What are your biggest concerns for investors right now?
Right now, everything looks a little overpriced. The stock market looks overpriced, the bond market looks overpriced. Housing is not clearly overpriced, and I'm especially unsure what it is going to do. It doesn't seem to me the best time to be an investor. Maybe my biggest concern right now is that many investors are not saving enough. They are blithely assuming the market will carry them forward. And this applies not only to individual investors but to managers of defined benefit pension plans—they might not be putting enough away for the future. The market may have a serious correction, so we could have a problem.

You always have an interesting take on indexing and where to take indexes next—home prices, health care prices. What other uses do you see for indexes in the current kind of environment?
I wrote a book on this 20 years ago called "Macro Markets," and that was the time when I was developing the home price indexes for trading. There is a futures market at the Chicago Mercantile Exchange for home prices based on those indexes. I also around that time started to work on labor income indexes, and I thought those should be traded too, so people could hedge their occupational risk. We had to create new indexes because the existing labor occupational income indexes are not really designed for trading.

I have been arguing now for 20 years that people should think seriously about indexes for trading. Another example is GDP, gross domestic product. That is published by the government, but it's not published with a mind for trading. They make revisions very slowly—they can do it five years later. There could be a better effort there. I also think we might want to develop trading in components of GDP, because different components mean different things. There could be a consumption-based market, for example.

And then there's also commercial real estate.
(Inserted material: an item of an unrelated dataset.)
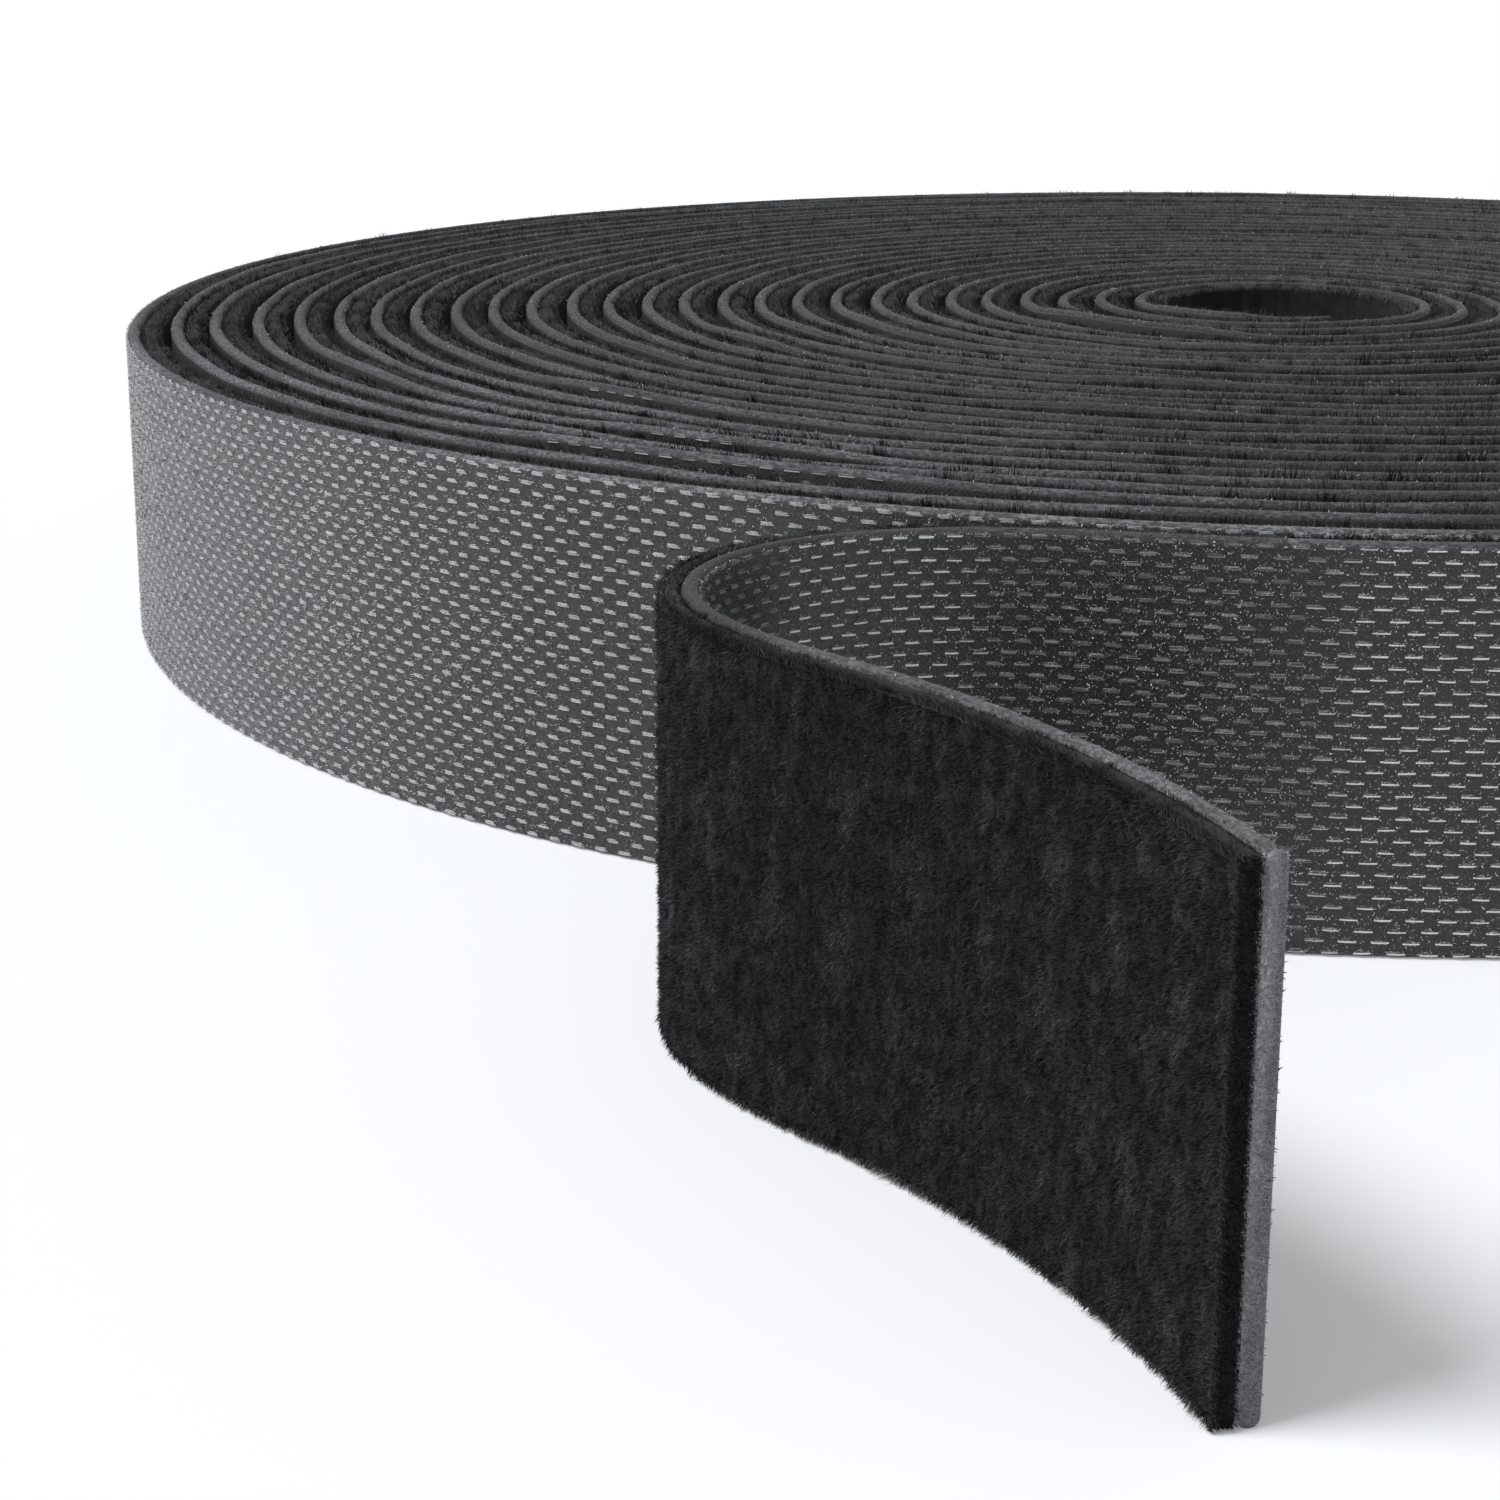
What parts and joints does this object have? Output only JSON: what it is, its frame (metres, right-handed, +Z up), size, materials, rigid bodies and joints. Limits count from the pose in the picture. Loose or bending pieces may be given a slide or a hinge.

There is already some over-the-counter trading of commercial real estate derivatives based on the International Property Databank indices. There are others who are working on developing alternative commercial property indexes—the Costar Commercial Real Estate indexes or the pure-play REIT commercial property indices developed by NAREIT and the MIT Center for Real Estate are some interesting examples. I haven't studied them in detail, but I can imagine they are useful and that could maybe still be improved further.

Anything that matters to people should be an index, should be traded. There is talk about national economic welfare, something that takes into account environmental costs—we could have a socially responsible GDP contract, something like that.

What do you see as the biggest positive or negative developments in the indexing space in the past 20 years or so?
Off the cuff, the thing is that it hasn't been developing as well as I had hoped. For example, we launched home price futures, and it hasn't taken off. CBOE launched a real estate contract too and then shut it down. They launched Consumer Price Index futures, and they shut those down. We do still have inflation-based index funds, so there is effectively a market for the Consumer Price Index, but not all the markets that we thought.

We have seen ETFs take off in the last 20 years, and that is encouraging. We have seen REITs take off, but even so, I wish the REITs indexes were more focused on kinds of real estate and geographical regions so that they could serve a hedging purpose. It seems like indexes are very important for hedging opportunities, but I think they should be developed much more.

What is the CAPE ratio telling you these days?
It's been quite high—it has been up to 26—but not anywhere close to record highs. The other side of it though is that the bond market—which is the natural alternative—and the money market are both yielding very low. They are very highly priced. It doesn't have the same exit signal that it would normally give. I don't see the need to pull completely out of the market right now. I am a little worried about the volatility we have seen recently, but you don't want to overreact to these things.

The story of slow global growth, as indicated by the IMF, is just not compelling enough. I don't see it at the present moment as the major worry.